John O’Shea has already got to work analysing Ireland’s U21s, although he faces a wait before any games are scheduled.
The Waterford defender-turned-coach will be kept busy once football resumes, juggling his role as assistant coach to Jim Crawford, first-team coach at Reading, being enrolled on the 2020/22 FAI UEFA Pro Licence group, and continuing his UEFA Executive Master for International Players.
None of those other roles have stopped him hitting the ground running with the Ireland U21s, who are top of their Euro qualifying group ahead of Italy, who have two games in hand.
“It came about very quickly. I spoke to a lot of people about Jim and then spoke to Jim. We got on great and it has moved on very quickly since then,” O’Shea told FAI.ie.

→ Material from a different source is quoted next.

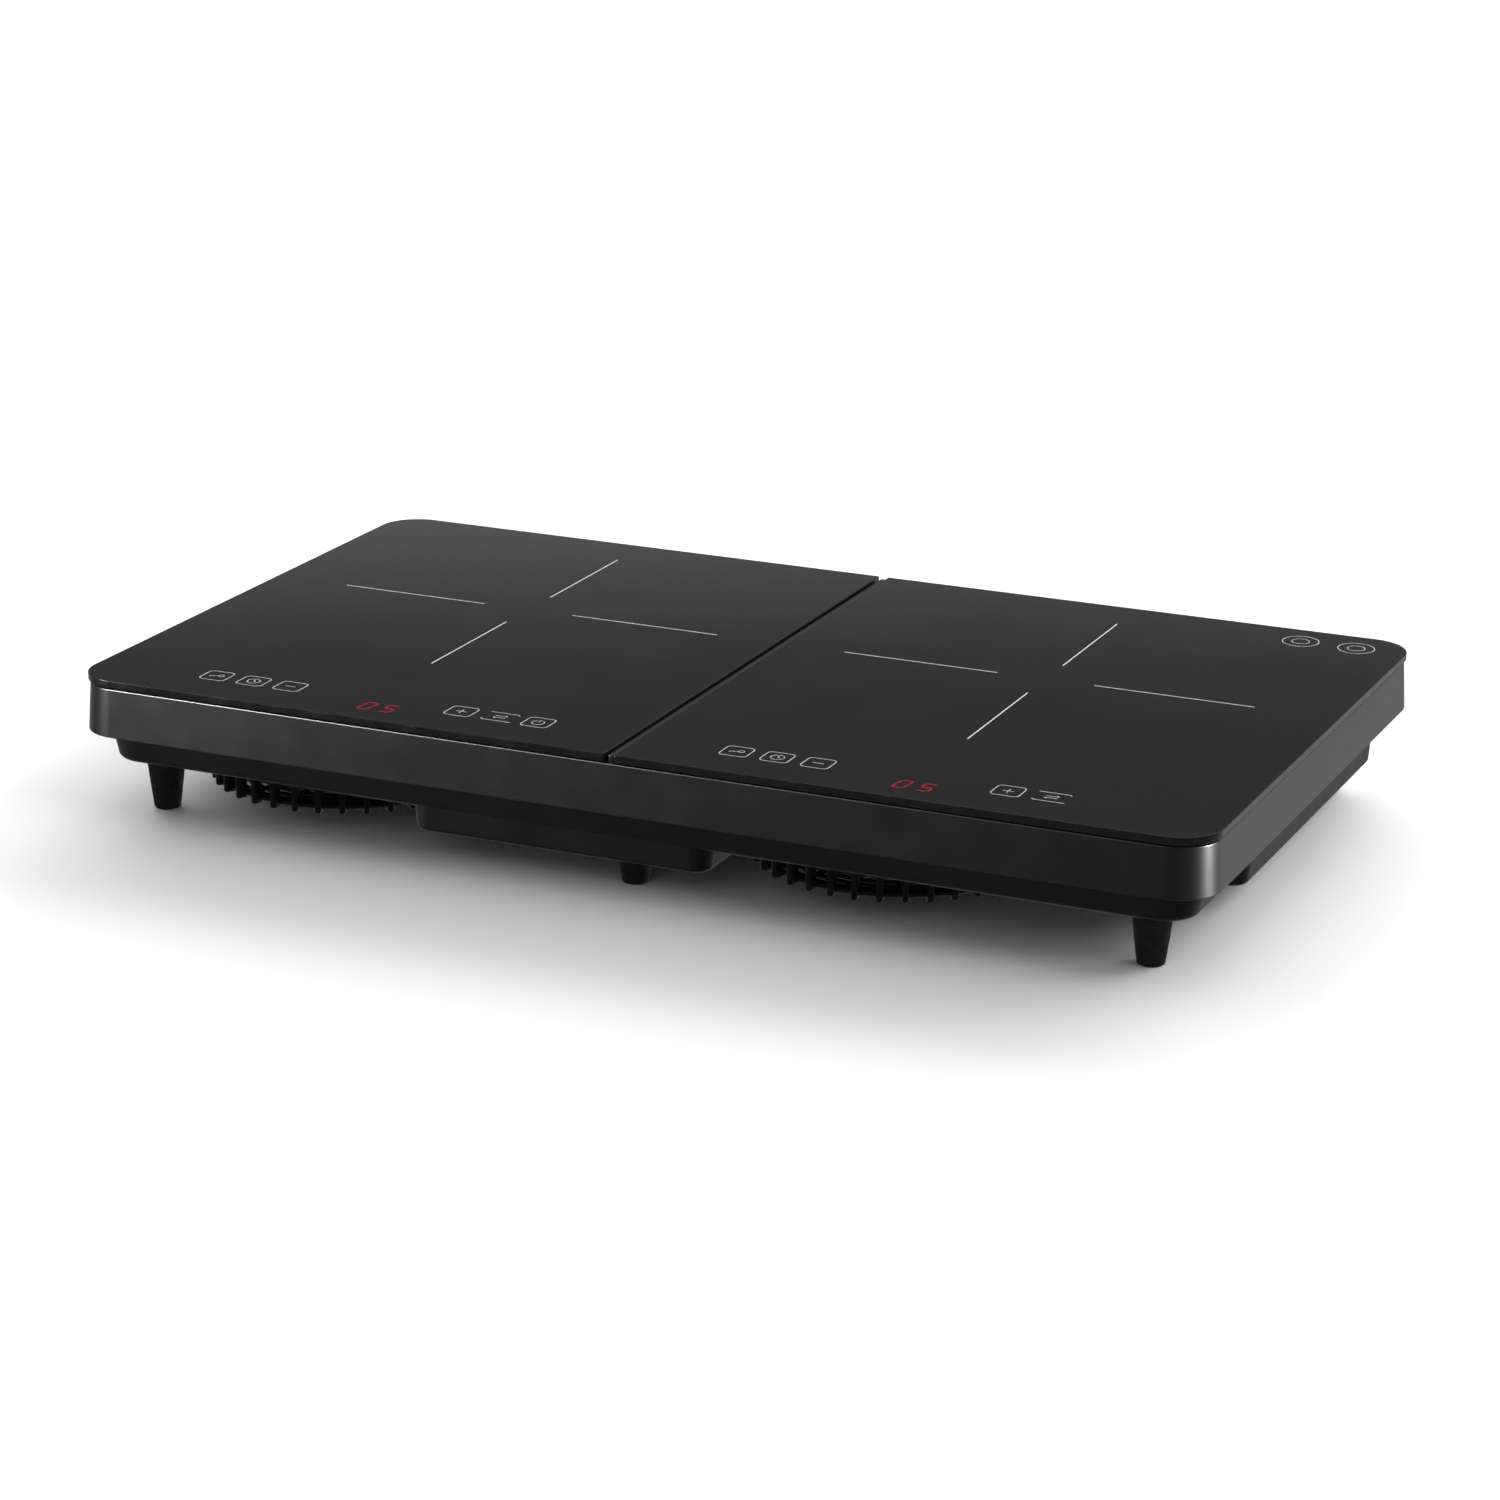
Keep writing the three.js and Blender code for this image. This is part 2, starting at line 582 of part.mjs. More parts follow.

One of the team’s analysts set me up on Hudl so I can watch some of the games, track the players to see how they are doing at their clubs, and look at the younger players who might be able to push up a level. I had seen some of the games already but being able to see everything is great so I can prepare for our games to come.
“There is great work going on with the underage Ireland teams, so hopefully we can continue that on and qualify with the Under-21s for the Euros. There are some tough games to come but with a new coaching team in place everyone is very excited by it. They are also competitive games from the off, which means the adrenaline will be flowing straight away.
“It will be challenging, but getting the chance to work with Jim is fantastic. They are a great group of players, some of them I would recognise as I spoke to Tom Mohan’s Under-19s squad ahead of them going to the Euros last summer – they had some talented kids in that group. Now I’ll get to work with some of them but, ultimately, it is all about helping Ireland to do well.”
As for balancing that job with his club role and studies, O’Shea, now 38, says he’s been preparing for life after playing for a while.
“Once I started hitting my 30s, I was planning for this scenario. I started my UEFA B and A Licence and it was important that I did it with the FAI, to do it back home.
“This is a continuation of it now. I’ve been doing the UEFA Master's course and that has given me an insight to the business side of football with blocks on communication, marketing, the framework of competitions, etc. Now, the UEFA Pro Licence will help me get into the management and coaching side of things.
“The path I want to take to get into management is through coaching, as it’s something I really enjoy. Putting your ideas across to players, watching them train initially, see how they take it on-board, and working with them on it.
“At Reading, I’m working with two very experienced people in Mark Bowen and Eddie Niedzwiecki, while I’ve picked up a lot from various coaches and managers who I worked with during my playing career, both at club level and internationally. So I hope that I can take those experiences and add to them.”
While coaching may not replicate the rush of playing, O’Shea still felt butterflies when starting out on his sideline journey.
“I remember we were in Dublin for the first block of the UEFA B Licence and we had the players from the FÁS-ETB course with us. They were great players to have as a lot of them were involved with League of Ireland teams, but you felt the butterflies in your stomach when starting out.
“In the first few days, everyone was nervous but you could see the confidence grow in the players and also in ourselves in the way that we spoke to the players. When I was asked by Colin O’Brien, who was tutor, to put on that first session – knowing that he will be marking you and giving you feedback – it was definitely daunting.
“You see some of the people who have graduated from the Pro Licence before and what they have done in their careers so it’s exciting to be part of that.”